The SP4 is also not nearly as good as a family device. It's much harder to use and is far more susceptible to user error.

Apple seems to be taking the opposite approach. They're taking a hit early on by building up everything from scratch for a touch interface, but their bet is that over the long-term the end result will be better.

I don't know which approach will pan out, of course. I suspect to begin with the iPad Pro will simply serve a more affluent segment of exactly the same demographic that the iPad has always served, but over time it might expand to more professional users as its software develops and begins to rival desktop software.


I'm not sure I follow your argument that they can't compete in the hardware/software market based on the design of their webpage.

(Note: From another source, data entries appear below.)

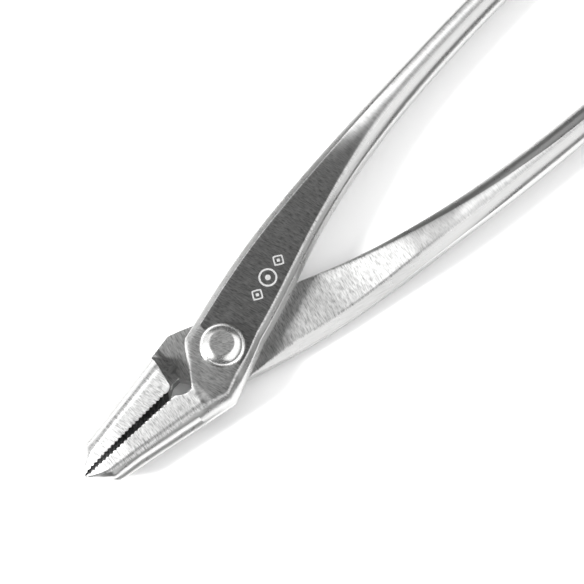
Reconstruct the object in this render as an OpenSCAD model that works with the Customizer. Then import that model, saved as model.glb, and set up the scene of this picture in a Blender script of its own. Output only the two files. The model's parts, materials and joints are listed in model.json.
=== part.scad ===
// Stainless steel wire pliers: two identical forged levers, half lapped at a riveted pivot.
// +X runs from the pivot to the handle ends, +Z up. The origin is on the pivot axis,
// on the flat face of the rear rivet head, which is the face the tool lies on.

/* [Jaws] */
// Pivot to jaw tip
jaw_len = 41; // [38:0.5:44]
// Width of one jaw across its shoulder
jaw_root_w = 10.3; // [9.5:0.1:10.8]
// Width of one jaw where the tip is cut off at an angle
jaw_nose_w = 5.6; // [5:0.1:6]
// Half the gap between the closed jaws, behind the tip
jaw_relief = 0.8; // [0.6:0.05:1.2]
// Half the gap left at the tip with the handles closed
tip_gap = 0.12; // [0.1:0.01:0.3]
// Half the thickness of the jaws at the tip
tip_half_t = 2.3; // [2:0.1:3]
// Distance between two gripping teeth
tooth_pitch = 1.05; // [0.9:0.05:1.4]
// Depth of the gripping teeth
tooth_depth = 0.3; // [0.2:0.05:0.4]

/* [Lap joint] */
// Half the thickness of the tool at the joint, which is the thickness of one lap plate
half_t = 4.5; // [4:0.1:5]
// Half the width of a lap plate at the pivot
plate_half_w = 7.6; // [7.2:0.1:8]
// Running gap between the two lap faces
lap_gap = 0.1; // [0.06:0.02:0.2]
// Angle of each handle to the tool's centre line at the pivot
splay = 15.9; // [15:0.1:17]

/* [Handles] */
// Pivot to handle end
handle_len = 164; // [150:1:180]
// Half the width of the handle rod
rod_half_w = 3.4; // [3.2:0.1:4]
// Half the height of the handle rod
rod_half_h = 3.5; // [3.2:0.1:4]
// Where the straight part of the handle ends and its first bend starts
bend_start = 20; // [16:1:24]
// Angle of the handle to the centre line after the first bend
mid_splay = 5.5; // [4:0.5:7]
// Where the first bend ends
bend_end = 75; // [68:1:80]
// Angle at the end of the handle, negative where the handles turn inward
end_splay = -4; // [-6:0.5:0]

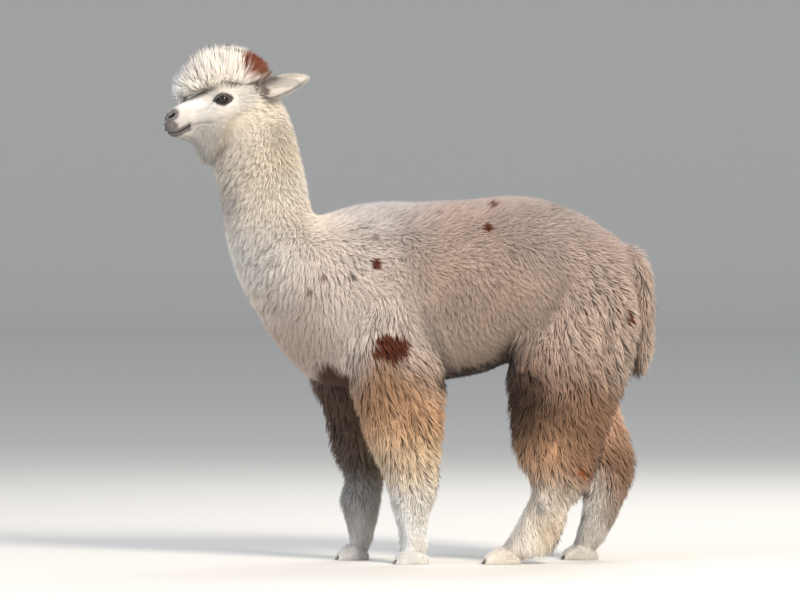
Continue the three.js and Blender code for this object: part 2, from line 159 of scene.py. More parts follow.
FORE_RIGHT = stations(
    (-121, 742, -14, 750, 42, 16, 38, 5.4, 128),
    (-206, 630, -21, 642, 62, 18, 40, 5.4, 132),
    (-258, 530, -26, 542, 72, 20, 44, 5.6, 126),
    (-257, 452, -21, 458, 73, 21, 48, 5.8, 114),
    (-231, 396, -24, 396, 68, 21, 50, 5.8, 106),
    (-216, 328, -38, 323, 62, 20, 48, 5.6, 101),
    (-196, 264, -54, 258, 54, 18, 42, 5.2, 98),
    (-171, 208, -64, 202, 46, 15, 34, 4.6, 98),
    (-180, 154, -72, 150, 42, 10, 26, 3.8, 98),
    (-166, 100, -82, 98, 35, 5.5, 20, 3.0, 98),
    (-154, 50, -98, 52, 28, 4, 17, 2.6, 98),
    (-156, 16, -104, 16, 24, 3, 14, 2.4, 98),
)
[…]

Scroll down the About page [1] and I don't see much that's different from the iPad page [2].

[1] http://www.microsoft.com/surface/en/us/about.aspx

[2] http://www.apple.com/ipad/


Considering the Surface tablet isn't in as many markets as the iPad, I personally assumed they meant U.S. only, and the title already states "online sales." This is good for Microsoft, however let's also note that tablet sales have been falling over all. I do think hybrids are the future, and Apple is missing that boat though. The iPad Pro is a poor attempt that honestly, I would have expected from the Microsoft of old.

Panos Panay is doing a great job with the Surface line, though I was a little disappointed with the Surface Pro 4 and Surface Book launches, both of which were plagued with firmware and driver bugs.